If teachers want to be taken seriously, they must be seen to be using methods, technologies, and materials that not just anyone knows how to use, and that are known to be effective. Think physicians, engineers, and lawyers. Their positions in society depend on their possession of specialized and proven knowledge and skills.

Yet when I speak about evidence-based reform, I often get questions from teachers about whether using evidence-proven programs will take away their professionalism, creativity, or independence. I am sympathetic to this question, because I am aware that teachers have had to put up with quite a lot in recent years. Teaching is increasingly being seen by government and the public as something anyone can do.

But how can the teaching profession turn this around? I think Al Shanker had the right answer. If teachers (and teacher educators) can honestly present themselves to the public as people who can select and use proven programs and practices, ones that not just anyone could use effectively, that would go a long way, I think, to enhancing the public’s perception of the professionalism of the field. It would also be awfully good for students, parents, and the economy, of course.
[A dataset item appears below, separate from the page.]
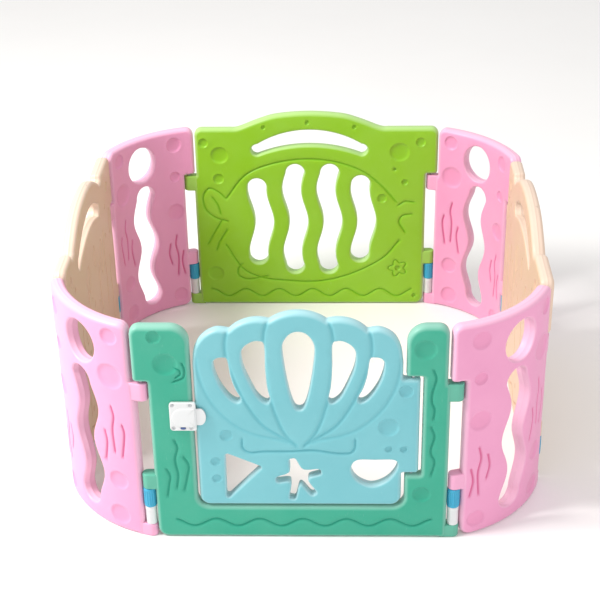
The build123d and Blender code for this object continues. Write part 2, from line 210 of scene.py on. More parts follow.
# ---------------------------------------------------------------- lines and outlines
def rounded(corners):
    """A closed outline through (x, z, radius) corners, each rounded by an arc."""
    outline = []
    for i, (x, z, radius) in enumerate(corners):
        here = np.array((x, z), float)
        if radius == 0:
            outline.append(here)
            continue
        before = np.array(corners[i - 1][:2]) - here
        after = np.array(corners[(i + 1) % len(corners)][:2]) - here
        before /= np.linalg.norm(before)
        after /= np.linalg.norm(after)
        half = math.acos(float(np.clip(before @ after, -1, 1))) / 2
        middle = before + after
        centre = here + middle / np.linalg.norm(middle) * radius / math.sin(half)
        reach = radius / math.tan(half)
        first = math.atan2(*(here + before * reach - centre)[::-1])
        last = math.atan2(*(here + after * reach - centre)[::-1])
        sweep = (last - first + math.pi) % (2 * math.pi) - math.pi
        steps = max(3, int(abs(sweep) * radius / 2.5) + 1)
        for k in range(steps + 1):
            turn = first + sweep * k / steps
            outline.append(centre + radius * np.array((math.cos(turn), math.sin(turn))))
    return np.array(outline)


def smooth(points, closed=False):
    """A smooth line through the points."""
    p = np.array(points, float)
    padded = np.vstack([p[-1:], p, p[:2]]) if closed else np.vstack([2 * p[0] - p[1], p, 2 * p[-1] - p[-2]])
    t = np.linspace(0, 1, 9)[:-1, None]
    line = []
    for a, b, c, d in zip(padded, padded[1:], padded[2:], padded[3:]):
        curve = 2 * b + (c - a) * t + (2 * a - 5 * b + 4 * c - d) * t**2 + (3 * b - a - 3 * c + d) * t**3
        line.append(0.5 * curve)
    if not closed:
        line.append(p[-1:])
    return np.vstack(line)


def resample(line, step, closed=False):
    """The same line with its points evenly spaced."""
    line = np.vstack([line, line[:1]]) if closed else np.asarray(line, float)
    gaps = np.linalg.norm(np.diff(line, axis=0), axis=1)
    line = line[np.concatenate(([True], gaps > 1e-6))]
    along = np.concatenate(([0], np.cumsum(gaps[gaps > 1e-6])))
    count = max(3, round(along[-1] / step))
    at = np.linspace(0, along[-1], count + 1)
    even = np.column_stack([np.interp(at, along, line[:, axis]) for axis in (0, 1)])
    return even[:-1] if closed else even


def signed_area(loop):
    x, z = loop.T
    return 0.5 * float(np.sum(x * np.roll(z, -1) - np.roll(x, -1) * z))


def turned_to(loop, sign):
    """The loop run anticlockwise (sign 1) or clockwise (sign -1)."""
    return loop if signed_area(loop) * sign > 0 else loop[::-1]


def arc_through(a, b, c, steps=24):
    """An arc from a through b to c."""
    a, b, c = (np.array(p, float) for p in (a, b, c))
    rows = np.array([b - a, c - a])
    centre = np.linalg.solve(2 * rows, [b @ b - a @ a, c @ c - a @ a])
    radius = np.linalg.norm(a - centre)
    turns = [math.atan2(*(p - centre)[::-1]) for p in (a, b, c)]
    sweep = (turns[2] - turns[0]) % (2 * math.pi)
    if (turns[1] - turns[0]) % (2 * math.pi) > sweep:
        sweep -= 2 * math.pi
    at = turns[0] + sweep * np.linspace(0, 1, steps + 1)
    return centre + radius * np.column_stack((np.cos(at), np.sin(at)))


def ellipse(x, z, half_wide, half_tall, steps=72):
    at = np.linspace(0, 2 * math.pi, steps, endpoint=False)
    return np.column_stack((x + half_wide * np.cos(at), z + half_tall * np.sin(at)))


def mirrored(points):
    return [(-x, z) for x, z in reversed(points)]


def wavy_slot(x, low, high, width, sway, crest, length):
    """A slot that sways sideways as it rises, furthest out at the crest's height, with round ends."""
    heights = np.linspace(low + width / 2, high - width / 2, 60)
    middles = x + sway * np.cos(2 * math.pi * (heights - crest) / length)
    half = width / 2
    turn = np.linspace(0, math.pi, 20)[1:-1]
    top = np.column_stack((middles[-1] + half * np.cos(turn), heights[-1] + half * np.sin(turn)))
    bottom = np.column_stack((middles[0] - half * np.cos(turn), heights[0] - half * np.sin(turn)))
    right = np.column_stack((middles + half, heights))
    left = np.column_stack((middles - half, heights))[::-1]
    return np.vstack([right, top, left, bottom])


def handle_slot():
    """An arched grip opening with round ends."""
    half, r, z, low, high = 158, 19, 532, 544, 597
    return np.vstack(
        [
            arc_through((-half, z - r), (0, low), (half, z - r))[:-1],
            arc_through((half, z - r), (half + r, z), (half, z + r), 12)[:-1],
            arc_through((half, z + r), (0, high), (-half, z + r))[:-1],
            arc_through((-half, z + r), (-half - r, z), (-half, z - r), 12)[:-1],
        ]
    )


def blank_corners(half, top_radius=22, top=()):
    """Corners of the stepped outline that every panel shares, anticlockwise from the bottom left."""
    left_edge, right_edge = -half + EDGE, half - EDGE
    return [
        (left_edge, 0, 25), (right_edge, 0, 5), (right_edge, STEP_Z, 4), (half - RETREAT, STEP_Z, 3),
        (half - RETREAT, SHOULDER, top_radius), *top, (-half - OVERHANG, SHOULDER, 22),
        (-half - OVERHANG, OVERHANG_Z, 8), (left_edge, OVERHANG_Z, 4),
    ]


def wave_line(x0, x1, z, amplitude, trough, period):
    """A level wave from x0 to x1, lowest at the trough."""
    x = np.linspace(x0, x1, 160)
    return np.column_stack((x, z - amplitude * np.cos(2 * math.pi * (x - trough) / period)))


# ---------------------------------------------------------------- the moulded shell
def distance_to(points, lines, closed):
    """How far each point lies from the nearest of the lines."""
    best = np.full(len(points), 1e9)
    batch = 1500
    for line in lines:
        a = line if closed else line[:-1]
        ab = (np.roll(line, -1, axis=0) if closed else line[1:]) - a
        long2 = (ab**2).sum(1) + 1e-12
        for first in range(0, len(points), batch):
            to = points[first : first + batch, None, :] - a
            t = np.clip((to * ab).sum(2) / long2, 0, 1)
            gap2 = ((to - t[..., None] * ab) ** 2).sum(2).min(1)
            best[first : first + batch] = np.minimum(best[first : first + batch], np.sqrt(gap2))
    return best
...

Al Shanker knew that teachers were going to have to publicly and fervently embrace evidence, both to do their jobs better and to make it clear that being a teacher requires knowledge and skills than the general public can respect. I’m certain that he would be a big fan of the new Every Student Succeeds Act (ESSA) evidence standards, which will help educators, policy makers, and researchers identify and put to use proven programs and practices.

Evidence-based reform is essential for kids, but also for teachers. Al Shanker knew that 30 years ago, and his AFT has been a champion for evidence ever since.